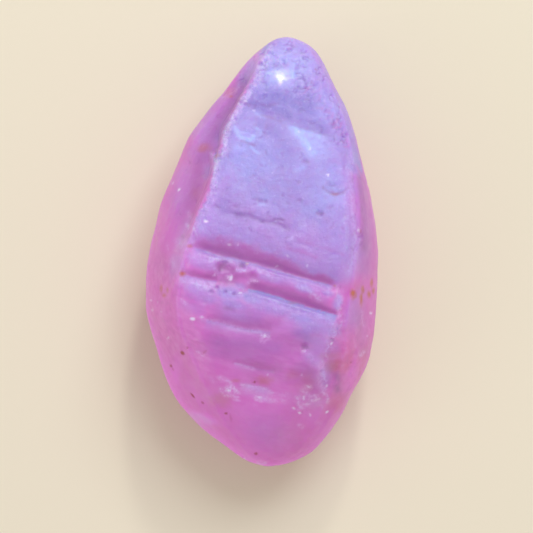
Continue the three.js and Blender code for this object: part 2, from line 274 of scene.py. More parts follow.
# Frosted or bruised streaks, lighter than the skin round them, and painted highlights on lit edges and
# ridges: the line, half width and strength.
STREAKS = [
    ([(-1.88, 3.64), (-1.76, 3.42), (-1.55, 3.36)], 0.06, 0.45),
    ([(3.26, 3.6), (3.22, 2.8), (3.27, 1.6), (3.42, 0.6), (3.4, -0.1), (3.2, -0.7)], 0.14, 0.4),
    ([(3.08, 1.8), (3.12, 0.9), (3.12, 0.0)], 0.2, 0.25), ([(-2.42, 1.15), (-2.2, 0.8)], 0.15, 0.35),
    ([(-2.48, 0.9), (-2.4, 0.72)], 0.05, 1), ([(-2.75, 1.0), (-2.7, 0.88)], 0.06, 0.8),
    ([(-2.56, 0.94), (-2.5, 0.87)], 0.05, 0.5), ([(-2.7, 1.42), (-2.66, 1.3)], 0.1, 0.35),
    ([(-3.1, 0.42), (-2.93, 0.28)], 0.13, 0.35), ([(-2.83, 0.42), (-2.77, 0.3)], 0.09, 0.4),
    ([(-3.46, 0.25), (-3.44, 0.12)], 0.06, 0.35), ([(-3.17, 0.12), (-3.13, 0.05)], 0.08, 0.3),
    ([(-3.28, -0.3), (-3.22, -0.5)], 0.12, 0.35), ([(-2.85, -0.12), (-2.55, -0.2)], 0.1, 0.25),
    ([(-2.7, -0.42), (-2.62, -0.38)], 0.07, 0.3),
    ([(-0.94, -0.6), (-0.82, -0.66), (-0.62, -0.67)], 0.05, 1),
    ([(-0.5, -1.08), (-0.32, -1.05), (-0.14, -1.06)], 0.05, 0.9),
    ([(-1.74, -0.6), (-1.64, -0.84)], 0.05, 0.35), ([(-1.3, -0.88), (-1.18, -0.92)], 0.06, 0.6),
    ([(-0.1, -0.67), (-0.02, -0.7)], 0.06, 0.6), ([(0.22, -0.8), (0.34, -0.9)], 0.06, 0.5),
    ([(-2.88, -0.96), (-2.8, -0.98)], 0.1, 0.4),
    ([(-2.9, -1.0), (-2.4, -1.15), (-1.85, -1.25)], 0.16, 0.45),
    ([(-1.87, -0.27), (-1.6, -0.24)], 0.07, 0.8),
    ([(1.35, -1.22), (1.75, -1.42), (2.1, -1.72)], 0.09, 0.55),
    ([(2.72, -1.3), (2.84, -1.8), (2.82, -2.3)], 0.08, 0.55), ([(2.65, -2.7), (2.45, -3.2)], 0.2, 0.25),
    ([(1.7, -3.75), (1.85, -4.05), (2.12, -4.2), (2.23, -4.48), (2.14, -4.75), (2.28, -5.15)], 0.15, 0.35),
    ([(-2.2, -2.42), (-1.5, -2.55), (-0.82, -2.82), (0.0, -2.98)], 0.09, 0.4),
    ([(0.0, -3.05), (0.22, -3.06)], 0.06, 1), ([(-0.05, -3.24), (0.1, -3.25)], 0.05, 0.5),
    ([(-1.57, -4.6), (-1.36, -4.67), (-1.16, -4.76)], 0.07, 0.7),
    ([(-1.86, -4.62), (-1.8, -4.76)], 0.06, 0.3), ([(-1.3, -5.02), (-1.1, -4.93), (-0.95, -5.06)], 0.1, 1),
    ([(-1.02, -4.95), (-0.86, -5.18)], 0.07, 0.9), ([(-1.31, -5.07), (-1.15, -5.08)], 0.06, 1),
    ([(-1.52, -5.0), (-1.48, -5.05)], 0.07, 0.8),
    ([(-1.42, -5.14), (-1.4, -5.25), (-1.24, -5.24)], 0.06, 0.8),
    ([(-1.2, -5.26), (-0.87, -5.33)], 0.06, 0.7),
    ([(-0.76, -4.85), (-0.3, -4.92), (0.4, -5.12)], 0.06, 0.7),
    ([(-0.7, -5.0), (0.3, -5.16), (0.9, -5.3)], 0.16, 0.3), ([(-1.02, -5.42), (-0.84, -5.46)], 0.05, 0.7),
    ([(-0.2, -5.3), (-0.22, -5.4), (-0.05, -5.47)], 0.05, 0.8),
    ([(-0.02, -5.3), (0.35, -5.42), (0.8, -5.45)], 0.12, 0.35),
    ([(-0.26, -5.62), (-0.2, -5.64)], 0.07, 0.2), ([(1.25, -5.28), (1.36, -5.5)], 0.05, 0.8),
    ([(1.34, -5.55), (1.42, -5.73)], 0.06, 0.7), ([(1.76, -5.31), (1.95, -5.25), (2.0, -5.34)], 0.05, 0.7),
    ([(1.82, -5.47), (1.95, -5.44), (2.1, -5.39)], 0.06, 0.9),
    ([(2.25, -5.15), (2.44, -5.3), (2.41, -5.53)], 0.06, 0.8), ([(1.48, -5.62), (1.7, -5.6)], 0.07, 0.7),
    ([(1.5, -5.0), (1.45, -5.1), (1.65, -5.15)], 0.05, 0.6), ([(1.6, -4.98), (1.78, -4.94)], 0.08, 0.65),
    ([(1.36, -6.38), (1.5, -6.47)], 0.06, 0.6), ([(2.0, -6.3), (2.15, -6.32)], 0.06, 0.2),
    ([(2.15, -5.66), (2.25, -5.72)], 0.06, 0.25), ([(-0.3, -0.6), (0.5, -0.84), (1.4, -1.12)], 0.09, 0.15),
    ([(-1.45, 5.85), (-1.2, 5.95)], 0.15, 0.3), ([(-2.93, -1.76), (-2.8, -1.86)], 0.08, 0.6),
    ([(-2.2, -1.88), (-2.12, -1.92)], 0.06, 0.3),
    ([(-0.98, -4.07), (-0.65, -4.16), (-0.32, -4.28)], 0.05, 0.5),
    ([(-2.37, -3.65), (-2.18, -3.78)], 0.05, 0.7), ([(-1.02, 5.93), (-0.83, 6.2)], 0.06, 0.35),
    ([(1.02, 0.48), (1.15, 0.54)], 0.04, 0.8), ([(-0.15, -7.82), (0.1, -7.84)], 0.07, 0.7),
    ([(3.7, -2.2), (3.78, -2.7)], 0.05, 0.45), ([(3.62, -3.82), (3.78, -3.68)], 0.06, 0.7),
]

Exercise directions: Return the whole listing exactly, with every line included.

Reply:
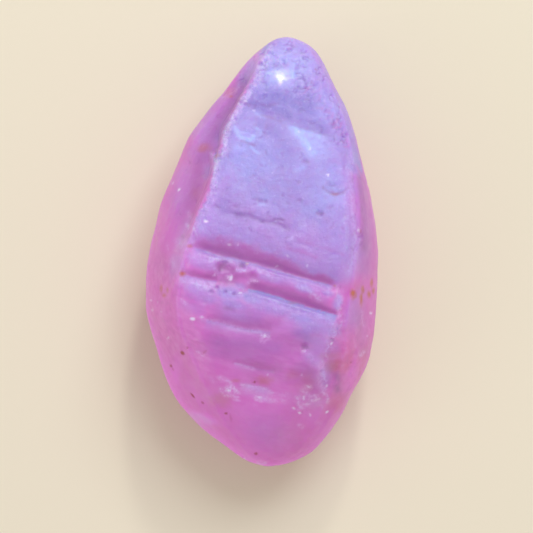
Continue the three.js and Blender code for this object: part 2, from line 274 of scene.py. More parts follow.
# Frosted or bruised streaks, lighter than the skin round them, and painted highlights on lit edges and
# ridges: the line, half width and strength.
STREAKS = [
    ([(-1.88, 3.64), (-1.76, 3.42), (-1.55, 3.36)], 0.06, 0.45),
    ([(3.26, 3.6), (3.22, 2.8), (3.27, 1.6), (3.42, 0.6), (3.4, -0.1), (3.2, -0.7)], 0.14, 0.4),
    ([(3.08, 1.8), (3.12, 0.9), (3.12, 0.0)], 0.2, 0.25), ([(-2.42, 1.15), (-2.2, 0.8)], 0.15, 0.35),
    ([(-2.48, 0.9), (-2.4, 0.72)], 0.05, 1), ([(-2.75, 1.0), (-2.7, 0.88)], 0.06, 0.8),
    ([(-2.56, 0.94), (-2.5, 0.87)], 0.05, 0.5), ([(-2.7, 1.42), (-2.66, 1.3)], 0.1, 0.35),
    ([(-3.1, 0.42), (-2.93, 0.28)], 0.13, 0.35), ([(-2.83, 0.42), (-2.77, 0.3)], 0.09, 0.4),
    ([(-3.46, 0.25), (-3.44, 0.12)], 0.06, 0.35), ([(-3.17, 0.12), (-3.13, 0.05)], 0.08, 0.3),
    ([(-3.28, -0.3), (-3.22, -0.5)], 0.12, 0.35), ([(-2.85, -0.12), (-2.55, -0.2)], 0.1, 0.25),
    ([(-2.7, -0.42), (-2.62, -0.38)], 0.07, 0.3),
    ([(-0.94, -0.6), (-0.82, -0.66), (-0.62, -0.67)], 0.05, 1),
    ([(-0.5, -1.08), (-0.32, -1.05), (-0.14, -1.06)], 0.05, 0.9),
    ([(-1.74, -0.6), (-1.64, -0.84)], 0.05, 0.35), ([(-1.3, -0.88), (-1.18, -0.92)], 0.06, 0.6),
    ([(-0.1, -0.67), (-0.02, -0.7)], 0.06, 0.6), ([(0.22, -0.8), (0.34, -0.9)], 0.06, 0.5),
    ([(-2.88, -0.96), (-2.8, -0.98)], 0.1, 0.4),
    ([(-2.9, -1.0), (-2.4, -1.15), (-1.85, -1.25)], 0.16, 0.45),
    ([(-1.87, -0.27), (-1.6, -0.24)], 0.07, 0.8),
    ([(1.35, -1.22), (1.75, -1.42), (2.1, -1.72)], 0.09, 0.55),
    ([(2.72, -1.3), (2.84, -1.8), (2.82, -2.3)], 0.08, 0.55), ([(2.65, -2.7), (2.45, -3.2)], 0.2, 0.25),
    ([(1.7, -3.75), (1.85, -4.05), (2.12, -4.2), (2.23, -4.48), (2.14, -4.75), (2.28, -5.15)], 0.15, 0.35),
    ([(-2.2, -2.42), (-1.5, -2.55), (-0.82, -2.82), (0.0, -2.98)], 0.09, 0.4),
    ([(0.0, -3.05), (0.22, -3.06)], 0.06, 1), ([(-0.05, -3.24), (0.1, -3.25)], 0.05, 0.5),
    ([(-1.57, -4.6), (-1.36, -4.67), (-1.16, -4.76)], 0.07, 0.7),
    ([(-1.86, -4.62), (-1.8, -4.76)], 0.06, 0.3), ([(-1.3, -5.02), (-1.1, -4.93), (-0.95, -5.06)], 0.1, 1),
    ([(-1.02, -4.95), (-0.86, -5.18)], 0.07, 0.9), ([(-1.31, -5.07), (-1.15, -5.08)], 0.06, 1),
    ([(-1.52, -5.0), (-1.48, -5.05)], 0.07, 0.8),
    ([(-1.42, -5.14), (-1.4, -5.25), (-1.24, -5.24)], 0.06, 0.8),
    ([(-1.2, -5.26), (-0.87, -5.33)], 0.06, 0.7),
    ([(-0.76, -4.85), (-0.3, -4.92), (0.4, -5.12)], 0.06, 0.7),
    ([(-0.7, -5.0), (0.3, -5.16), (0.9, -5.3)], 0.16, 0.3), ([(-1.02, -5.42), (-0.84, -5.46)], 0.05, 0.7),
    ([(-0.2, -5.3), (-0.22, -5.4), (-0.05, -5.47)], 0.05, 0.8),
    ([(-0.02, -5.3), (0.35, -5.42), (0.8, -5.45)], 0.12, 0.35),
    ([(-0.26, -5.62), (-0.2, -5.64)], 0.07, 0.2), ([(1.25, -5.28), (1.36, -5.5)], 0.05, 0.8),
    ([(1.34, -5.55), (1.42, -5.73)], 0.06, 0.7), ([(1.76, -5.31), (1.95, -5.25), (2.0, -5.34)], 0.05, 0.7),
    ([(1.82, -5.47), (1.95, -5.44), (2.1, -5.39)], 0.06, 0.9),
    ([(2.25, -5.15), (2.44, -5.3), (2.41, -5.53)], 0.06, 0.8), ([(1.48, -5.62), (1.7, -5.6)], 0.07, 0.7),
    ([(1.5, -5.0), (1.45, -5.1), (1.65, -5.15)], 0.05, 0.6), ([(1.6, -4.98), (1.78, -4.94)], 0.08, 0.65),
    ([(1.36, -6.38), (1.5, -6.47)], 0.06, 0.6), ([(2.0, -6.3), (2.15, -6.32)], 0.06, 0.2),
    ([(2.15, -5.66), (2.25, -5.72)], 0.06, 0.25), ([(-0.3, -0.6), (0.5, -0.84), (1.4, -1.12)], 0.09, 0.15),
    ([(-1.45, 5.85), (-1.2, 5.95)], 0.15, 0.3), ([(-2.93, -1.76), (-2.8, -1.86)], 0.08, 0.6),
    ([(-2.2, -1.88), (-2.12, -1.92)], 0.06, 0.3),
    ([(-0.98, -4.07), (-0.65, -4.16), (-0.32, -4.28)], 0.05, 0.5),
    ([(-2.37, -3.65), (-2.18, -3.78)], 0.05, 0.7), ([(-1.02, 5.93), (-0.83, 6.2)], 0.06, 0.35),
    ([(1.02, 0.48), (1.15, 0.54)], 0.04, 0.8), ([(-0.15, -7.82), (0.1, -7.84)], 0.07, 0.7),
    ([(3.7, -2.2), (3.78, -2.7)], 0.05, 0.45), ([(3.62, -3.82), (3.78, -3.68)], 0.06, 0.7),
]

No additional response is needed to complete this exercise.